Demand presents an interesting variable in this market. Handlers have long been targeting a 500-550 million pound carry forward and understood that any acceleration in shipment volume could stress their ability to cover contracts through the transition with on-hand inventories. This likely contributed to price increases seen in the spring and summer. But as prices increased, shipment volumes remained robust. Forward contracts however slowed, with both handlers being reluctant to over-extend their inventory and buyers being cautious ahead of the forecast. With a larger than expected Objective Forecast, supply was no longer constrained and prices fell.
Buyers took advantage and went on quite a buying spree putting over 273 million pounds under contact during July. This created the conditions for prices to rebound as Handlers were able to get some needed business on the books while also confirming the significant pent up demand. This has Handlers questioning whether the expectation of a larger crop that the Objective Forecast set is sufficient enough to cause real supply side concern. Consider that the Carry Forward represents a stock to use ratio of 19.5%. This is inline with a healthy and balanced market. If there is an expectation of pent up demand, there may be belief that an extra 200 million pounds may marketable without discounting.

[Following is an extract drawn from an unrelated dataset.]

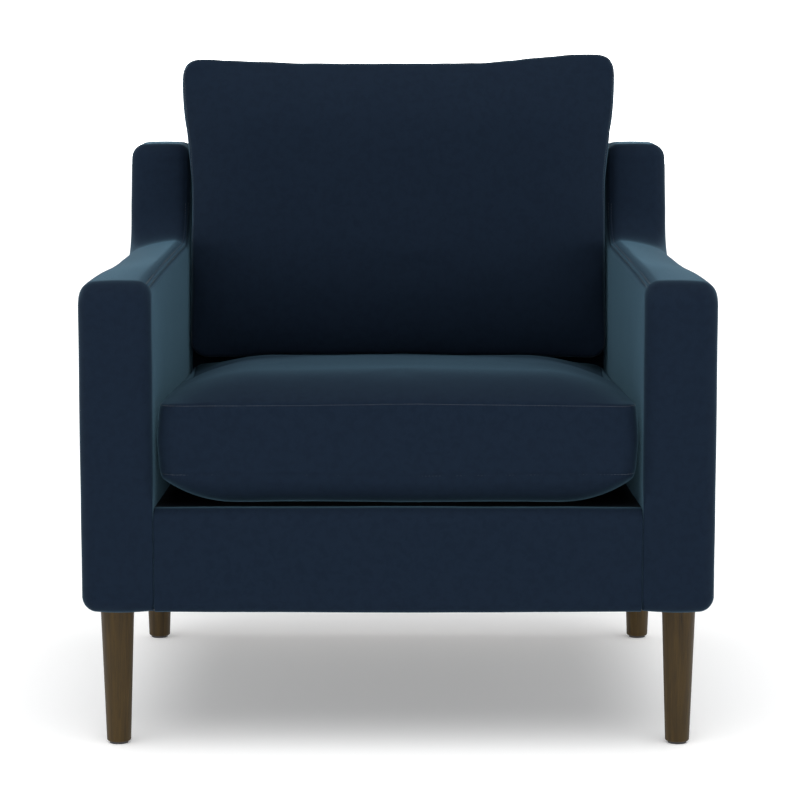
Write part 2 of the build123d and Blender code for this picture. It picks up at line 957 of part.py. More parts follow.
def make_legs():
    """The four legs and their glides."""
    leg = make_leg()
    nodes = {f"{place}_leg": Pos(x, y, 0) * leg for place, (x, y) in leg_places().items()}
    nodes["floor_glides"] = Compound(children=at_legs(make_glide()))
    return nodes


def make_armchair():
    """Every node of the armchair, by name."""
    nodes = make_frame()
    nodes.update(make_sides())
    nodes.update(make_legs())
    nodes.update(make_springs_and_clips())
    nodes.update(make_deck_layers())
    nodes.update(make_inside_back())
    nodes.update(make_outside_back())
    nodes.update(make_seat_cushion())
    nodes.update(make_back_cushion())
    nodes["front_rail_pad"] = make_front_rail_pad()
    nodes["front_rail_cover"] = make_front_rail_cover()
    nodes["back_webbing"] = make_webbing()
    nodes["dust_cover"] = make_dust_cover()
    return nodes


os.makedirs("parts", exist_ok=True)
for name, shape in make_armchair().items():
    export_step(shape, f"parts/{name}.step")
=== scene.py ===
"""Dresses the armchair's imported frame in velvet, with stuffed cushions, seams and a studio."""

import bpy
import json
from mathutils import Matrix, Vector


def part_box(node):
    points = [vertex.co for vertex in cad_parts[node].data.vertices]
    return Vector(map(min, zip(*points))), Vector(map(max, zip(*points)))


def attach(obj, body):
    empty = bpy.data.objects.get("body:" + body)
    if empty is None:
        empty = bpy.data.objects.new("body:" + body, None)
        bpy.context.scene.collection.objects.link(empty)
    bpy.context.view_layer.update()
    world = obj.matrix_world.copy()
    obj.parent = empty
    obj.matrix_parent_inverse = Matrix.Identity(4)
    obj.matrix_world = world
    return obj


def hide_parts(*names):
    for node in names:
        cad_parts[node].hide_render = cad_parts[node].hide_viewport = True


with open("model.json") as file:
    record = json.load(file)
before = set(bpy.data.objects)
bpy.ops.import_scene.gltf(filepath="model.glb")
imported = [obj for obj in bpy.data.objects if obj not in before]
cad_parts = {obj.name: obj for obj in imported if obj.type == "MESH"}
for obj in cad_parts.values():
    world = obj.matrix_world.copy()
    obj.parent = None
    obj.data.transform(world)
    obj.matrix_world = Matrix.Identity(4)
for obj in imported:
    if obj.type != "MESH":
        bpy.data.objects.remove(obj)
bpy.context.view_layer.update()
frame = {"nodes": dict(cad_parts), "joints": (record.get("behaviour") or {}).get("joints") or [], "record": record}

import json
import logging
import math
from collections.abc import Callable
from dataclasses import dataclass, field
from enum import Enum

import bmesh
import bpy
import numpy as np
from mathutils import Vector, noise
from mathutils.bvhtree import BVHTree
from mathutils.geometry import delaunay_2d_cdt

log = logging.getLogger("armchair")

MILLIMETRE = 0.001


# Sizes that the whole chair shares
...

This of course assumes faith in the Objective Forecast. Widespread skepticism on the 3.0 billion pound figure has taken root amongst growers and handlers as harvest begins. It will be some time before there is a real grasp on the likely size of the harvest, but the fact remains that there is still quite a bit of uncertainty as to the eventual size of the crop. If that takes some handlers off the market and buyers are left needing short term volume, there could yet be additional price recovery in August.
The question now is whether buyers will continue to look to fill their outstanding needs and how willing handlers are to take future contracts with much of harvest still unknown and shipment levels continuing to be robust. With buyers looking ahead to the holiday seasons of Diwali and Chinese New Years, there are significant volume needs yet to be fulfilled. Furthermore, few alternatives outside of California exist with inventories from Australia effectively depleted at this time of year. We will be looking for signals from our growers and crop receipts as to what the eventual yield may be as expectations regarding crop size are the biggest variable currently in play.